Es imposible, sin embargo, que uno consiga escapar a la vigilancia constante del Estado con tendencias totalitarias que está detrás de ese acecho constante y que, en palabras de Todorov, «convierte en quimera las libertades individuales». El filósofo nacionalizado francés se refiere al acoso que sufre Edgard Snowden por hacer públicas informaciones top secret. Pero también podría hablar de Julian Assange —pace, feministas— y los demás de los Wikileaks que han demostrado que, sin ninguna duda, estamos vigilados las veinticuatro horas del día.
De eso tienen el monopolio los estados unidos. Y uso minúsculas porque no hago referencia únicamente a los de América. También en Europa nos tienen acosados. Y baste como muestra la reciente elección de un peligroso extremista de derechas como comisario (es decir, ministro) de Educación, Cultura y Juventud.
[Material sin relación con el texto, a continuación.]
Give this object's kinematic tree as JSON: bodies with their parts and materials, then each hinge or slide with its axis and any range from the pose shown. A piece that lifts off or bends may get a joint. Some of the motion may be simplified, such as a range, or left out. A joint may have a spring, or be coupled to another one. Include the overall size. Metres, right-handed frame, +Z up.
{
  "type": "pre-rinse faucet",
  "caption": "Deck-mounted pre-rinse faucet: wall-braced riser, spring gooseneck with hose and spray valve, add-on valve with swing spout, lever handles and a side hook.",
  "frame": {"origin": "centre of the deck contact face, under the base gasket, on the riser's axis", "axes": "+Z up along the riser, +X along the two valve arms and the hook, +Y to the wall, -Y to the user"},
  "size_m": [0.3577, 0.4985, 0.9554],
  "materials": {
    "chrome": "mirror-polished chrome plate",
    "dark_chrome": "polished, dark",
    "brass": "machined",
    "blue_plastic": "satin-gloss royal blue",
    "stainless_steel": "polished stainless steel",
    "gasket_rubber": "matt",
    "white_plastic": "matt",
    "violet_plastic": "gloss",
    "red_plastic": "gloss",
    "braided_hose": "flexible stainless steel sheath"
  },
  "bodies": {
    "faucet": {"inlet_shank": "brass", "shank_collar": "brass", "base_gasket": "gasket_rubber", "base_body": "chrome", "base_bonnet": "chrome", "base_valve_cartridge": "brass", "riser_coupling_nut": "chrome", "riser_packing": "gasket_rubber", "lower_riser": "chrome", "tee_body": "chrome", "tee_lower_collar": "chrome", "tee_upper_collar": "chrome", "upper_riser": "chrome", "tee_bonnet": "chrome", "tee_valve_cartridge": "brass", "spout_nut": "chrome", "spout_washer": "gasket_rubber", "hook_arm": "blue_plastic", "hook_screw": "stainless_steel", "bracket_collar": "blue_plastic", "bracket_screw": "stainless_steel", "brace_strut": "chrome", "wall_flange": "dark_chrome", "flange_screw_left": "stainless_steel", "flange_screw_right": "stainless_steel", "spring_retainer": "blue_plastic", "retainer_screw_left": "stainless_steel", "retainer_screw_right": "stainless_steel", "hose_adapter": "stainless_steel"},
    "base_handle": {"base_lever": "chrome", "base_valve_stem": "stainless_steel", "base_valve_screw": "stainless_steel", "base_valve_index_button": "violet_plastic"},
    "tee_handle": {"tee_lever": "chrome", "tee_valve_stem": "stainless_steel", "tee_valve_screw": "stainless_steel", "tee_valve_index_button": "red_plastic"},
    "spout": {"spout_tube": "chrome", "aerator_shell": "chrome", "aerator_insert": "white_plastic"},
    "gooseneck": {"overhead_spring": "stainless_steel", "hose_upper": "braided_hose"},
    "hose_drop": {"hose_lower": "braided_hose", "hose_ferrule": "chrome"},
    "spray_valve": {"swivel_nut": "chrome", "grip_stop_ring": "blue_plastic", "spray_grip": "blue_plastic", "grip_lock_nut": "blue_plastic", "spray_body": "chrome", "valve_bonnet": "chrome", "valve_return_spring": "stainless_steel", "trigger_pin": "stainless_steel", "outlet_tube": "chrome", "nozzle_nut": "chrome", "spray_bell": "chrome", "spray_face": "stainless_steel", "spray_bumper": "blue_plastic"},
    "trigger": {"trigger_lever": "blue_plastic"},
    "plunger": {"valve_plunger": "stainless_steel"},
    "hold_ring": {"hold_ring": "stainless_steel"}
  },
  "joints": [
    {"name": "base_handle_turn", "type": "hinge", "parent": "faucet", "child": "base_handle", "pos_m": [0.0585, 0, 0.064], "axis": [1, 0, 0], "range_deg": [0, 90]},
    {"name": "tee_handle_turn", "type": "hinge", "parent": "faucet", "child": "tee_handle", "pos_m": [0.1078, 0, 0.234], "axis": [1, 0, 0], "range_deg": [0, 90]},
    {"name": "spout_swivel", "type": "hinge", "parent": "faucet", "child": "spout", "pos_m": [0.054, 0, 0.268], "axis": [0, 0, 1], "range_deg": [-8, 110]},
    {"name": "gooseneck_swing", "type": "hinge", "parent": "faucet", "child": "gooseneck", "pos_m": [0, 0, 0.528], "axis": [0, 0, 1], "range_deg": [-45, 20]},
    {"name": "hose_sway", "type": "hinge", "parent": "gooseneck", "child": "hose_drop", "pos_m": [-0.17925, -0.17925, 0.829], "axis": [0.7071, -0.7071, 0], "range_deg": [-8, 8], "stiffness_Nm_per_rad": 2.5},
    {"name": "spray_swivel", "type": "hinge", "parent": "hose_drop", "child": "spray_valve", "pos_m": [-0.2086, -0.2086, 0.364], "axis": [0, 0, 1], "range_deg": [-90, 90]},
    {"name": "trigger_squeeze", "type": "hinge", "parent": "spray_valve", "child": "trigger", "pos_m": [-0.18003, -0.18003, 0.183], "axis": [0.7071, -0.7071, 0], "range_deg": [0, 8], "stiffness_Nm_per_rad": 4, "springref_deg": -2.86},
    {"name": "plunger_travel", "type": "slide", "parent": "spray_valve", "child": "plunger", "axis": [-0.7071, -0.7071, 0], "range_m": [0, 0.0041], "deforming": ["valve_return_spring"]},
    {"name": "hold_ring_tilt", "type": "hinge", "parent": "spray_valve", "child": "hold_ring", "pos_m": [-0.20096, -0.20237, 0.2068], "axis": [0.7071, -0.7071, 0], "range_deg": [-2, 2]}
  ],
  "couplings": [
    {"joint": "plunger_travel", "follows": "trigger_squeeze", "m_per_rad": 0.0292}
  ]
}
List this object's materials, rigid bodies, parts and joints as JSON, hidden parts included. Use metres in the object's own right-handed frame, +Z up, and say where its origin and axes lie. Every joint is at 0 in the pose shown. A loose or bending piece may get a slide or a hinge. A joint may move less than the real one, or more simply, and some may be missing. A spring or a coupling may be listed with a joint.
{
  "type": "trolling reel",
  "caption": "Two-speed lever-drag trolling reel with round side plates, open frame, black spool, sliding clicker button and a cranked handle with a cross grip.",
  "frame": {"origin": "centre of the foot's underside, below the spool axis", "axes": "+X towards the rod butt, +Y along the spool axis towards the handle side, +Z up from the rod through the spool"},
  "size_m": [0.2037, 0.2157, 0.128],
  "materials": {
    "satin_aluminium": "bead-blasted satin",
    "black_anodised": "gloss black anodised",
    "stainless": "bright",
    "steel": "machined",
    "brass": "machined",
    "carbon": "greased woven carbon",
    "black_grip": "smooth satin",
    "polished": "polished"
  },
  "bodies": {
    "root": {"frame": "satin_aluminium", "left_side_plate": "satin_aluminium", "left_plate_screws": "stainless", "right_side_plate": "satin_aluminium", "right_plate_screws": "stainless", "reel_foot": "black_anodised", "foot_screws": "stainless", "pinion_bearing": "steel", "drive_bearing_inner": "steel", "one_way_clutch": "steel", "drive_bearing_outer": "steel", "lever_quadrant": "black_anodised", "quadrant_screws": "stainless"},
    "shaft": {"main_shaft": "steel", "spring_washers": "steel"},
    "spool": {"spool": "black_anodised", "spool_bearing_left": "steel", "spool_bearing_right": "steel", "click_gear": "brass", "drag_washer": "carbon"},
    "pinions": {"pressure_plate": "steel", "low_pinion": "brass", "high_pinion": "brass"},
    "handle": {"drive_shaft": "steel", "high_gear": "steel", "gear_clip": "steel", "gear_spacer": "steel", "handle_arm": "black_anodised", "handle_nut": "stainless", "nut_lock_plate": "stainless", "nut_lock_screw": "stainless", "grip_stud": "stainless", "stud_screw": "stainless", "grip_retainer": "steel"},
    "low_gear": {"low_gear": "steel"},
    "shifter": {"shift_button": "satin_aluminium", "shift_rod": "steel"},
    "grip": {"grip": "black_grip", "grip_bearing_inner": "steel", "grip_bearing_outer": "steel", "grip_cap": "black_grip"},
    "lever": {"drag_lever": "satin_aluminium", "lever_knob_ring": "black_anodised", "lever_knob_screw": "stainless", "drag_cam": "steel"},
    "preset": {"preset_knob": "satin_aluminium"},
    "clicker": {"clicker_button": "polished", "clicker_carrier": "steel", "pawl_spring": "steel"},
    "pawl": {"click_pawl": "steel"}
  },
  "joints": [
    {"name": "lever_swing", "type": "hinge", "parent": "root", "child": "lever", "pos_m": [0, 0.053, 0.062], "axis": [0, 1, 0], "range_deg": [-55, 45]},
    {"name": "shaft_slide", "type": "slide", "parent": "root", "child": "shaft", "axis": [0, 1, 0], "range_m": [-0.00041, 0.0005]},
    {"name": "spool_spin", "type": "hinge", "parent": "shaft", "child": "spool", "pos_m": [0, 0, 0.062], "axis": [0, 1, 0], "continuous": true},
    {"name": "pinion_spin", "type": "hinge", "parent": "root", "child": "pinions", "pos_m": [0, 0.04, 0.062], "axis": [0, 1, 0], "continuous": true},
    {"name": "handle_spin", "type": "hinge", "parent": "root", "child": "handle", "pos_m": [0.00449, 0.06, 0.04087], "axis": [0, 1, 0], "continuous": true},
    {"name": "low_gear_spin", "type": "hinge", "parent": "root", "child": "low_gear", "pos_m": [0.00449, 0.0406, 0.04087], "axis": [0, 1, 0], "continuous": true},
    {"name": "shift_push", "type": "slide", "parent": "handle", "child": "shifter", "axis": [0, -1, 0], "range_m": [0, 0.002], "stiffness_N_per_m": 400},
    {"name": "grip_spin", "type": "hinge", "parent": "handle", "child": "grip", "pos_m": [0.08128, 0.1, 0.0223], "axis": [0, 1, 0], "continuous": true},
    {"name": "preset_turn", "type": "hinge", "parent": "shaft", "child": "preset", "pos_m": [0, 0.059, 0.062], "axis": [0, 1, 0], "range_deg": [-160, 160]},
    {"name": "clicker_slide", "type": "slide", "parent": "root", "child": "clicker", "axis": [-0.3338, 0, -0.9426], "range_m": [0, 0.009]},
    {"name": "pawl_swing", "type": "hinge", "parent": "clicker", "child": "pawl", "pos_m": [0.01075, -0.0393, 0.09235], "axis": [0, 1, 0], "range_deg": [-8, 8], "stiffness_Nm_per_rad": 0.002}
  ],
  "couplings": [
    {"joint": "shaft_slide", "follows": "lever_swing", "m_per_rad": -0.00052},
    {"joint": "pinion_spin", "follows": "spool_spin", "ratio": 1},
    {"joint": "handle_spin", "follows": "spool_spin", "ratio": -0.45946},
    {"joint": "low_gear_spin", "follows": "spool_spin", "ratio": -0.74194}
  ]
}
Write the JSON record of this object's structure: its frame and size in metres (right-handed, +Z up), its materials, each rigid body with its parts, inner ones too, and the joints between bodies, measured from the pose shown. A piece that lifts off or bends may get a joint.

Algo que tampoco extraña mucho si se tiene en cuenta al nefasto equivalente que nos toca padecer aquí.
Se anuncian plagas bíblicas si, pobres de nosotros, se cayeran las redes de Internet donde ahora los hackers —sí, «piratas informáticos»— libran batallas bien pagados por los Gobiernos bajo el nombre oficial de «expertos en seguridad». De los ataques y defensas de esos combates en las «altas esferas» no debemos enterarnos los desgraciados incapaces de acceder a semejantes cumbres. Podríamos poner en peligro, nos gritan todo el tiempo, el funcionamiento de unas desorganizaciones dedicadas al lucro de sus escasísimos miembros —ya se sabe, el economista Thomas Picketty demuestra que el 90% de la riqueza está en manos del 10% de la gente—. Consecuencia inmediata: los defensores en la calle de este atropello necesitan ser anónimos.